When double action revolvers first came into popular use in the early 1900s, they were really thought of as single actions with a bonus double action feature that would only be used in dire emergencies. The assumption was, if you actually had time to bring the gun up to eye level and use the sights, you also had time to thumb cock the hammer.
Of course, today we know it’s possible to use the sights to get quick and accurate hits, even with a double action trigger stroke. Manually thumb-cocking the hammer for the lighter single action shot is no longer considered acceptable in the defensive firearms training world. So why is it that most revolvers made today still have the single action capability? We have plenty of double action only small frame models to choose from, but most people assume that they are useless beyond arm’s reach, and for revolvers larger than pocket size, double action only is almost unheard of as a factory option. But history has shown us that a single action trigger is not only unnecessary on a defensive revolver, it’s actually a liability. Today, the hammer spur is nothing more than a relic of early 20th century police training doctrine that was already outdated 80 years ago.
Double Action: A Slow Start
Well after the introduction of the double action revolver, there were plenty of well-known gunfighters still making good use of single actions. Progress in shooting techniques was, to some degree, limited by the equipment they had to work with. For example, take a look at the Smith & Wesson 1905 Hand Ejector pictured below. If you were to try to aim this revolver with the hammer down, all you would see is the back of the hammer spur. You can’t actually see the sights at all until the gun is cocked. So it makes perfect sense that even an experienced shooter from that time would pick up one of these revolvers and assume that double action and accurate shooting are mutually exclusive.

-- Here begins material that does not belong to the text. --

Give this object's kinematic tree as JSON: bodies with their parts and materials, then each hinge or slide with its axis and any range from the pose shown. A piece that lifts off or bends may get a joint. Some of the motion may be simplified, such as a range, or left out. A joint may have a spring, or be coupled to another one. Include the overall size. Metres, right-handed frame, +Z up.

Even models that didn’t have this issue were typically equipped with minuscule sights that were difficult to see in any kind of hurry, and the double action trigger pull itself was often excessively stiff and uneven. The stocks (more commonly called “grips” today) were also designed with single action shooting in mind and it would be years before grips appeared that positioned the hand to get better leverage for a double action trigger press.
More importantly, the police training of the pre-WWII era emphasized one-handed single action as the default technique. F. H. Fitzgerald, later a vocal proponent of double action, advised in 1920 in The Colt’s Police Revolver Handbook that double action shooting should be reserved for targets no more than 15 to 25 feet away. By some standards of that period, 25 feet would have been considered really stretching the limits of double action. The Manual of Police Revolver Instruction written by R. M. Bair for the Pennsylvania Highway Patrol in 1932 says that “The revolver should only be fired [double action] in emergency, as when the hammer cannot be cocked by the thumb or when in very close proximity to the adversary, such as a hand-to-hand scuffle. At greater distances firing double action will cause muzzle wobble, flinching and wild shots. It is impossible to keep the sights in proper alignment when the target is at greater distances.”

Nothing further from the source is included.